The kinetics of IT reactions at liquid/liquid interfaces has been the central focus in the past few decades, and is often very fast and difficult to measure. Many electrochemical methods including chronocoulometry, a.c. impedance, and cyclic voltammetry have been extensively used to probe kinetics of IT processes. Unfortunately, measurements by these conventional electrochemical methods at macroscopic (e.g., mm-sized) liquid/liquid interface are easily affected by uncompensated ohmic potential drop (iR-drop), capacitive currents and deficient mass-transport rate (m0). To minimize those effects, Girault et al. introduced in 1986 a micro-sized liquid/liquid (µ-L/L) interface supported at the tip of a pulled glass micropipette and in 1997 Shao et al. further reduced the liquid/liquid interface to the nanometer-range using nanopipettes. Nanopipette voltammetry and scanning electrochemical microscopy (SECM) are currently the most reliable techniques which can be used to extract the fast kinetic rate constants of IT reactions at a liquid/liquid interface. The fastest rate constants reported so far are in the range of a few cm/s.
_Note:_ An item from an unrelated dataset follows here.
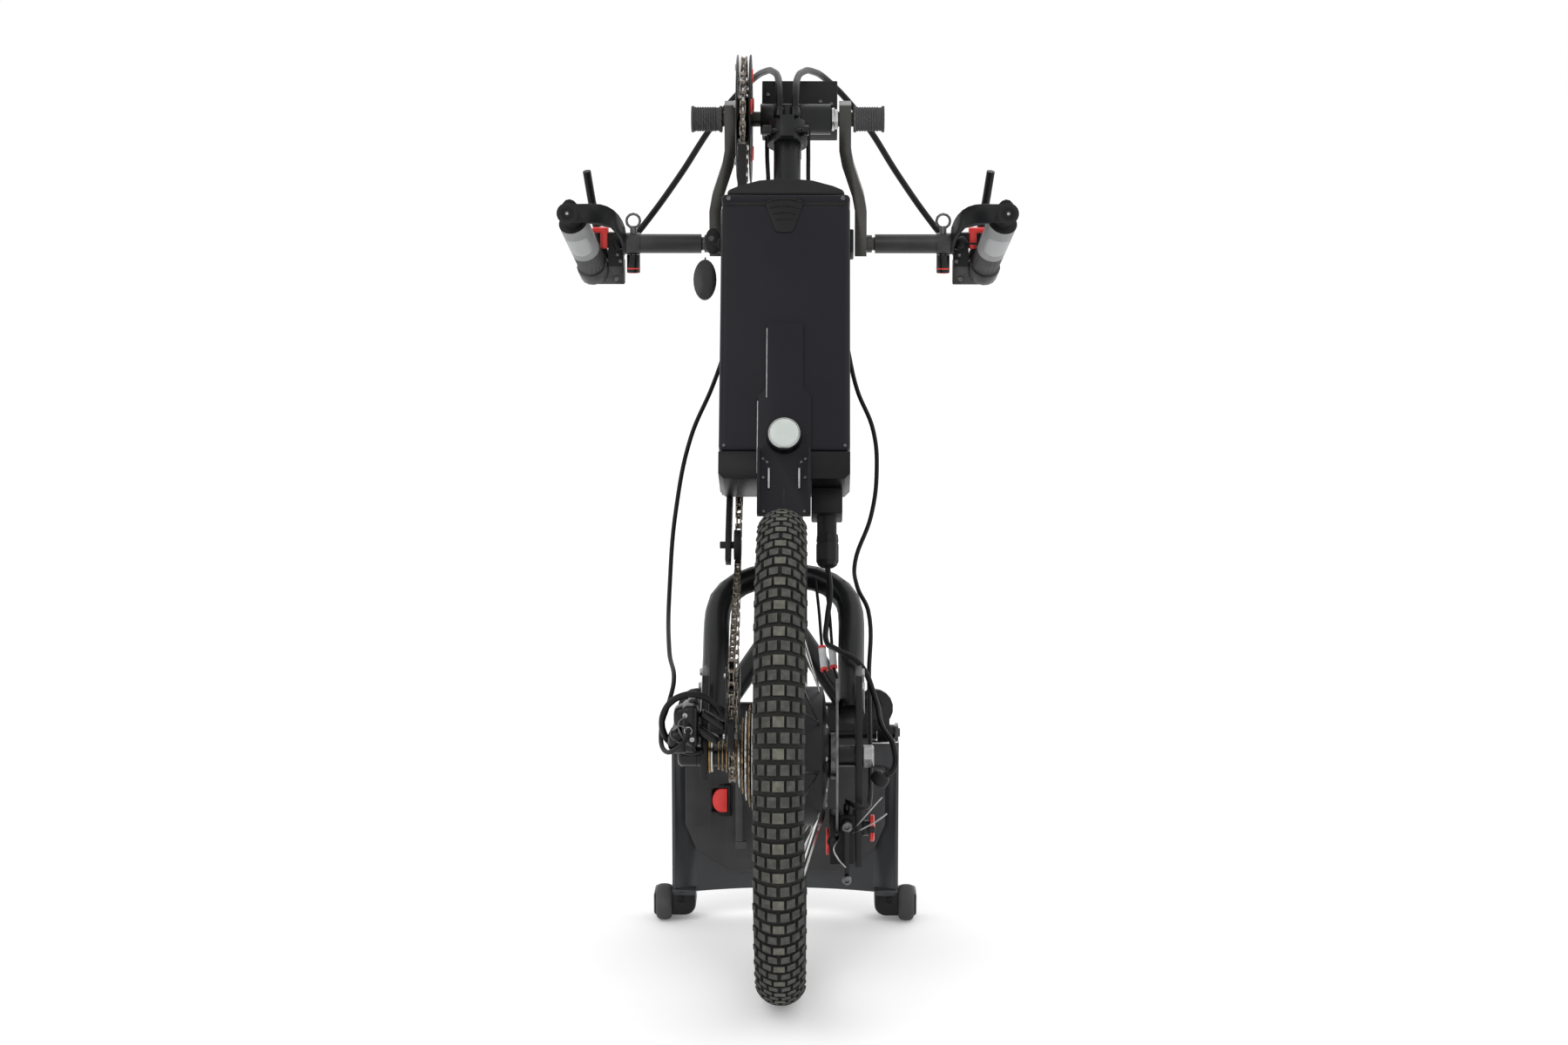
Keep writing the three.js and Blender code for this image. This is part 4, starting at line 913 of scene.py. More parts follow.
    def rotor(self) -> None:
        """Finish the brake disc and drill its ring of holes."""
        low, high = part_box("brake_rotor")
        rotor = Bench.skin("brake_rotor", 0.0, 30.0)
        radius = (high[2] - low[2]) / 2
        seat = Vector((high[0] - 6 * MM, self.place.axle.y, self.place.axle.z + radius * 0.88))
        drill = Bench.rod("drill", seat, seat + Vector(mm(12, 0, 0)), 3.0 * MM, 12, 0.0002)
        Bench.cut(rotor, Bench.repeat(drill, self.rotor_holes, self.place.axle, (1, 0, 0)))
        Bench.soften(rotor, 0.0, angle=30.0)
        dress(rotor, Finishes.DISC, Body.WHEEL, "steel")


@dataclass(frozen=True)
class Coat:
    """How one of the frame's solids is softened and finished, or a pair where its name holds {side}."""

    node: str
    finish: Finish
    body: str
    slot: str
    bevel: float = 0.6 * MM
    angle: float = 35.0


@dataclass(frozen=True)
class Skins:
    """The solids whose shape is right, with soft edges and their finish."""

    coats: tuple = (
        Coat("dock_frame", Finishes.PAINT, "dock", "paint", 0.8 * MM),
        Coat("stand_cover", Finishes.PANEL, "stand", "plastic", 2.2 * MM),
        Coat("fork_leg_{side}", Finishes.PAINT, "column", "paint", 0.8 * MM),
        Coat("fork_crown", Finishes.PAINT, "column", "paint", 1.2 * MM),
        Coat("column_tube", Finishes.PAINT, "column", "paint", 0.4 * MM),
        Coat("battery_tray", Finishes.DARK_PAINT, "column", "paint", 1.0 * MM),
        Coat("crank_housing", Finishes.PAINT, "column", "paint", 0.9 * MM),
        Coat("console_case", Finishes.PLASTIC, "column", "plastic", 1.1 * MM),
        Coat("console_button", Finishes.RED, "console_key", "red", 1.2 * MM),
        Coat("chain_guard", Finishes.PLASTIC, "column", "plastic", 0.5 * MM),
        Coat("controller_box", Finishes.PLASTIC, "column", "plastic", 1.6 * MM),
        Coat("front_idler", Finishes.PLASTIC, "front_idler", "plastic"),
        Coat("rear_idler", Finishes.PLASTIC, "rear_idler", "plastic"),
        Coat("tension_wheel", Finishes.PLASTIC, "tension_wheel", "plastic", 0.5 * MM),
        Coat("guide_wheel", Finishes.PLASTIC, "guide_wheel", "plastic", 0.5 * MM),
        Coat("brake_caliper", Finishes.PLASTIC, "column", "plastic", 2.2 * MM),
        Coat("caliper_arm", Finishes.GLOSSY, "caliper_arm", "steel"),
        Coat("battery_cells", Finishes.PLASTIC, "battery", "plastic", 0.0),
        Coat("key_tag", Finishes.TAG, "tag", "plastic"),
        Coat("crank_arm_{side}", Finishes.ARM, "crank", "arm", 2.4 * MM, 32.0),
        Coat("crank_axle", Finishes.ARM, "crank", "steel", 0.8 * MM),
        Coat("handle_sleeve_{side}", Finishes.SLEEVE, "handle_{side}", "shell", 0.5 * MM),
        Coat("handle_strap_{side}", Finishes.PAINT, "handle_{side}", "paint", 0.7 * MM),
        Coat("brake_lever_{side}", Finishes.DARK_PAINT, "lever_{side}", "paint", 0.0, 50.0),
        Coat("thumb_lever_{side}", Finishes.RED, "thumb_{side}", "red", 1.4 * MM),
    )

    def build(self) -> None:
        """Soften and finish each of them."""
        for coat in self.coats:
            for word in [side.word for side in Side] if "{side}" in coat.node else [""]:
                piece = Bench.skin(coat.node.format(side=word), coat.bevel, coat.angle)
                dress(piece, coat.finish, coat.body.format(side=word), coat.slot)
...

The configuration of the experimental setup is illustrated in Figure A. We employ nanopipettes with r less than 5 nm (which has never been reported) for the kinetic study in this work. Because nanopipettes are insulator and hard to be characterized by SEM, the empirical equation proposed by Girault et al. is utilized to characterize the nanopipettes using facilitated ion transfer (FIT) of potassium by dibenzo-18-crown-6 (DB18C6) at a W/DCE interface. By optimization of experimental conditions and background subtraction, well-defined steady state voltammograms for the transfers of TEA+ (Figure B), ClO4–, and FIT of K+ by DB18C6 could be obtained. Based on the three-point method developed by Bard and Mirkin, the kinetic parameters can be extracted. The mean values of k0 and charge transfer coefficient(a)of three IT reactions are 110 ± 23.2, 94.9 ± 30.6, 27.1 ± 6.4 cm s-1 and 0.57 ± 0.08, 0.56 ± 0.13, 0.65 ± 0.09, respectively. These values are the highest rate constants reported so far for charge processes at a liquid/liquid interface.

Furthermore, we have discussed the rationality of the obtained values in details. Two equations based on different theoretical models have also been proposed to explain the steady-state current for ion egress reactions at the nano-liquid/liquid interface supported at nanopipettes.